We are truly thrilled about having another baby! All three of ours have been born in different places: Chambers in a hospital in Birmingham, Lev at home in Foley + Mila at our midwife‘s in Mississippi.
Now we add a fourth birthplace to the mix — Ukraine! And we are totally at a loss about how things work here. It’s almost like being pregnant for the first time.
The medical system in Ukraine is socialized, meaning public healthcare + birthing hospitals. In Odessa there are a few private clinics, but no private birthing hospitals. Most often things like blood work, ultrasounds, even urine analysis are all done in separate places instead of one office.
Our first appointment
Wednesday we had a consultation appointment at the American Medial Center in Odessa to understand the process a little better. We chatted with the very kind, experienced doctor for about an hour.

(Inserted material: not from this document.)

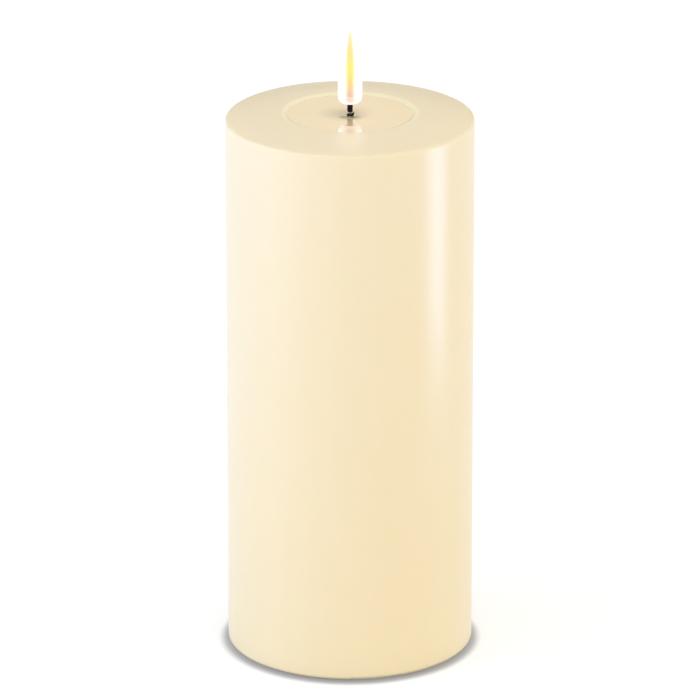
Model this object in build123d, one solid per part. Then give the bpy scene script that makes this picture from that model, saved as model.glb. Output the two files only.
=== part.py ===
"""Flameless pillar candle: a hollow wax shell with a glossy melt pool, a wick that carries a hollow LED
flame, and a plug-in base module that holds two cells, a control board and a three-position slide switch.

Millimetres. +Z is up. The origin is on the surface that the candle stands on, on the candle's axis.
The battery door is on the underside and its hinge lies along X on the -Y side.
"""
from build123d import *
from math import atan2, cos, hypot, pi, radians, sin, sqrt, tan
import os

# ---------------------------------------------------------------- wax shell
candle_diameter = 75.0
rim_height = 168.0          # standing surface to the outer rim
crown_rise = 1.6            # the top swells this much from the rim to the lip round the pool
wax_wall = 6.5
wax_roof = 9.0              # lip to the ceiling of the hollow
wax_stand_off = 0.8         # the pads hold the wax this far off the surface
rim_round = 0.8
hem_round = 1.0             # rounding of the bottom outer edge
hollow_round = 4.0          # rounding where the hollow's wall meets its ceiling
socket_wall = 3.6           # wax left round the base module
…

He eventually asked how far along I was — when I told him 13 weeks, he said we needed to go get a blood draw + ultrasound immediately to test for chromosomal abnormalities because that would no longer be effective at 14 weeks.
Yura + I were both confused, as with the other 3 pregnancies we had not done any ultrasounds or tests at that point (I prefer to have as few as needed). The doctor was shocked that we didn’t know about this European standard + rushed us along to the hospital with the high tech ultrasound machine.

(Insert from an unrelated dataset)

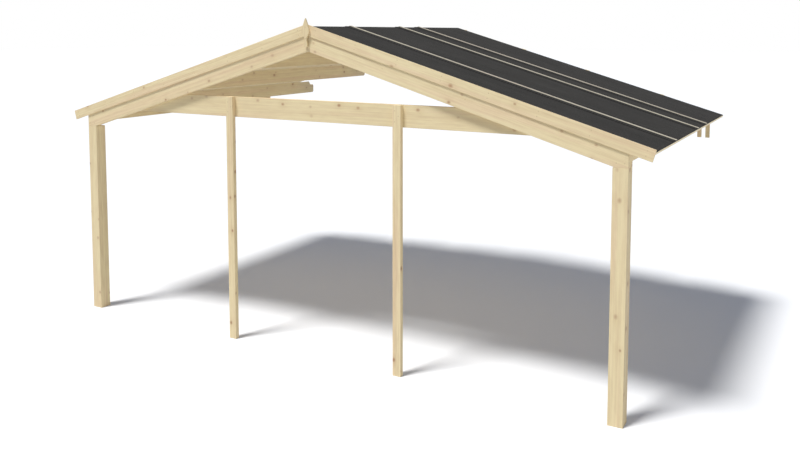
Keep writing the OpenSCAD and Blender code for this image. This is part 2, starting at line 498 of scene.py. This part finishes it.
class Finish:
    """A material under construction: its node tree, and what its expressions make."""

    def __init__(self, name):
        self.material = bpy.data.materials.new(name)
        self.material.use_nodes = True
        self.tree = self.material.node_tree
        self.tree.nodes.clear()

    def node(self, kind, settings, sockets):
        made = self.tree.nodes.new(kind)
        for key, value in settings.items():
            setattr(made, key, value)
        for key, value in sockets.items():
            if isinstance(value, Wire):
                self.tree.links.new(value.socket, made.inputs[key])
            else:
                made.inputs[key].default_value = value
        return made

    def wire(self, kind, settings, sockets, out=0):
        return Wire(self, self.node(kind, settings, sockets).outputs[out])

    def attribute(self, name, out="Vector"):
        return self.wire("ShaderNodeAttribute", {"attribute_name": name}, {}, out)

    def join(self, x, y, z):
        return self.wire("ShaderNodeCombineXYZ", {}, {0: x, 1: y, 2: z})

    def noise(self, place, stretch, detail, out="Fac"):
        """Noise with so many waves per metre along each axis."""
        return self.wire(
            "ShaderNodeTexNoise",
            {"noise_dimensions": "3D"},
            {"Vector": place.vector("MULTIPLY", stretch), "Scale": 1.0, "Detail": detail},
            out,
        )

    def mix(self, share, low, high):
        """A colour between two others."""
        colours = {
            6: low if isinstance(low, Wire) else (*low, 1.0),
            7: high if isinstance(high, Wire) else (*high, 1.0),
        }
        settings = {"data_type": "RGBA", "clamp_factor": True}
        return self.wire("ShaderNodeMix", settings, {0: share, **colours}, 2)

    def bump(self, height, distance, strength):
        sockets = {"Height": height, "Distance": distance, "Strength": strength}
        return self.wire("ShaderNodeBump", {}, sockets, "Normal")

    def surface(self, **sockets):
        """Closes the material with a Principled shader."""
        named = {key.replace("_", " "): value for key, value in sockets.items()}
        shader = self.node("ShaderNodeBsdfPrincipled", {}, named)
        self.node("ShaderNodeOutputMaterial", {}, {"Surface": Wire(self, shader.outputs[0])})
        return self.material


def spruce(name, timber, pale, tan):
    """Planed spruce: year rings round a heart line, streaks, fibres and a few soft knots."""
    f = Finish(name)
    grain = f.attribute("grain")
    face = f.attribute("face")
    tone = f.attribute("tone", "Fac")

    cells = f.node(
        "ShaderNodeTexVoronoi",
        {"voronoi_dimensions": "2D", "feature": "F1"},
        {"Vector": face.vector("MULTIPLY", KNOT_CELLS), "Scale": 1.0, "Randomness": 0.85},
    )
    centre = Wire(f, cells.outputs["Position"]).vector("DIVIDE", KNOT_CELLS)
    chance, size, strong = Wire(f, cells.outputs["Color"]).parts()
    offset = face.vector("SUBTRACT", centre).vector("MULTIPLY", KNOT_OVAL)
    radius = size * KNOT_SPREAD + KNOT_RADIUS
    reach = offset.length() / radius
    there = chance.maths("LESS_THAN", KNOT_SHARE) * (strong * 0.70 + 0.30)
    knot = reach.ease(*KNOT_EDGE) * there
    halo = reach.ease(*HALO_EDGE) * there

    drift = f.noise(grain, DRIFT_WAVES, 2.0, "Color").vector("SUBTRACT", MID_NOISE)
    along, across, depth = grain.vector("ADD", drift.vector("SCALE", GRAIN_DRIFT)).parts()
    heart = f.join(0.0, across + along * HEART_LEAN, depth)
    rings = (heart.length() + halo * KNOT_PULL) / timber.ring_gap
    wave = (rings * (2.0 * math.pi)).maths("SINE") * 0.5 + 0.5
    late = wave.maths("POWER", 2.0)
    streak = f.noise(grain, STREAK_WAVES, 3.0).ease(*SOFT)
    band = f.noise(grain, BAND_WAVES, 1.0).ease(*SOFT)
    fleck = f.noise(grain, FLECK_WAVES, 2.0).ease(*SOFT)
    fibre = f.noise(grain, FIBRE_WAVES, 1.0)
    warm = f.noise(grain, WARM_WAVES, 1.0).ease(*WARM)

    figure = late * 0.24 + streak * 0.44 + band * 0.22 + fleck * 0.26
    figure = figure + (fibre - 0.5) * 0.2 + halo * 0.26 - 0.24
    wood = f.mix(figure, pale, tan)
    wood = f.mix(warm * 0.34, wood, wood.tint(timber.rosy, timber.pale))
    wood = f.mix(knot * 0.9, wood, timber.knot)
    wood = f.mix(tone, wood, tan)
    grit = (fibre - 0.5) * 0.5 + late * 0.3 - knot * 0.4
    return f.surface(
        Base_Color=wood,
        Roughness=(fibre * 0.12 + 0.56) - knot * 0.12,
        Normal=f.bump(grit, 0.0004, 0.5),
        Specular_IOR_Level=0.35,
    )


def mineral_felt(name, roof):
    """Bitumen felt with mineral granules pressed into it."""
    f = Finish(name)
    place = f.wire("ShaderNodeTexCoord", {}, {}, "Object")
    grains = f.node(
        "ShaderNodeTexVoronoi",
        {"voronoi_dimensions": "3D", "feature": "F1"},
        {"Vector": place, "Scale": GRANULES},
    )
    shade, bright, _ = Wire(f, grains.outputs["Color"]).parts()
    dome = 1.0 - Wire(f, grains.outputs["Distance"])
    cloud = f.noise(place, CLOUD_WAVES, 3.0)
    stripe = f.noise(place, STRIPE_WAVES, 2.0)
    share = shade * 0.55 + (cloud - 0.5) * 0.5 + (stripe - 0.5) * 0.35
    share = share + bright.ease(0.9, 1.0) * 0.5
    return f.surface(
        Base_Color=f.mix(share, roof.felt, roof.granule),
        Roughness=0.97 - dome * 0.06,
        Normal=f.bump(dome, 0.0008, 0.6),
        Specular_IOR_Level=0.1,
    )


def zinc(name):
    """Yellow-passivated steel of the screw and nail heads."""
    f = Finish(name)
    place = f.wire("ShaderNodeTexCoord", {}, {}, "Object")
    cloud = f.noise(place, (300.0, 300.0, 300.0), 2.0)
    return f.surface(
        Base_Color=f.mix(cloud, ZINC_DULL, ZINC_BRIGHT),
        Metallic=1.0,
        Roughness=cloud * 0.15 + 0.42,
    )


def finish_named(name, maker, *arguments):
    """The material of that name, made the first time it is asked for."""
    found = bpy.data.materials.get(name)
    return found or maker(name, *arguments)


# ---------------------------------------------------------------- meshes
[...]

It’s in those moments that I start to feel like a pinball – being popped from place to place, not understanding options, filling out lots of papers, being told scary things if you don’t do this or that… when I’m in the States, I know my options, my people, my care providers. It’s different here, + that’s okay.
The doctor brought us to the other private clinic at the hospital, but had to leave while we were waiting in line. Then we were really confused seeing as he was the one urging us to do these tests. After we finally finished, we rushed in the car to pick up the boys from preschool (by the way – Mila was a CHAMP at all the appointments. It was actually her first day potty trained out of the house AND I forgot all the snacks. So proud!).
“I just want to go home”
I got in the car + just LOST it. I was done. Even in that moment I knew it wasn’t the craziest or worst or hardest experience, but it was the first thing that drove me to say “I just want to go home.” I hardly ever refer to the US as home — Odessa is our home right now, wherever we are living with our little family. Yura gracefully gave me space to just cry it out. Obviously my raging hormones played a role, but in my heart I realized that I was afraid of that tossing around, lack of control happening at birth, like it had 5 years ago.
I had a really intense, traumatic, borderline abusive situation at the hospital after Lev was accidentally born at home. It caused a subsequent panic attack after Mila’s birth – I haven’t shared about this publicly because it’s taken me a while to get my head around it. I am so fearful of something like that happening again, + truly praying against it.
After crying out all the tears I had, it was a tough next 2 days. I have been processing, dealing with discouragement + sadness. I finally opened my Bible today to continue studying Genesis. The study guide asked how Joseph responded to his suffering + trials – I wrote in my journal, without deep thought “Joseph didn’t respond to his brothers based on his feelings or circumstances, but on God’s sovereign plan” (Gen. 50:20).
The Holy Spirit hit me real hard, right in the heart. I had been responding in my mood, words, attitude, complaints based on my feelings. My fear. My circumstances that are out of my control. Do I really believe God placed us in Ukraine? That this is where we are to live out His call to make disciples of all nations? Yes, 100%. Alright then, Madison. Your emotions are a real thing God made, but they aren’t the lens through which you see this pregnancy + birth (or whatever hardship might be in play).
I was also allowing this experience to grow a bitter root in my heart against this culture + place that I truly do love — within just a few days. I kept reading in my study + was struck by this statement:
Joseph would not allow a root of bitterness to spring up in his heart, to trouble him + defile others.Kay Arthur, Teach Me Your Ways
I am praying against it + for God to give me the strength to see that no trial has overtaken me beyond what is common to man — hello, sinful nature! (1 Cor. 10). He is faithful.
We still have a lot to figure out + a few more options to explore, including delivering in a different city. Several people have asked if we could just come back to the States. In theory we could but it’s very expensive for all of us to fly, plus that is at minimum 2 months away from life + ministry here. Since we just came for a visit, it doesn’t seem like the wisest decision, though the thought of having my birth team with me brings such great relief.
It was really sweet to see the baby – even for the fourth pregnancy I am amazed at all God creates in such a short amount of time, at this point in a human the size of an orange! He or she was really active, with little hands squirming around the tiny little face!
I measured a few days ahead of what I thought — 13 weeks, 6 days which typically happens because our babies are really long (#tallpeopleprobs). I’m hoping that this bumping up of my estimated due date won’t cause issues down the road when I inevitably go past the “guess date”. All our babies have been around 41 weeks at birth!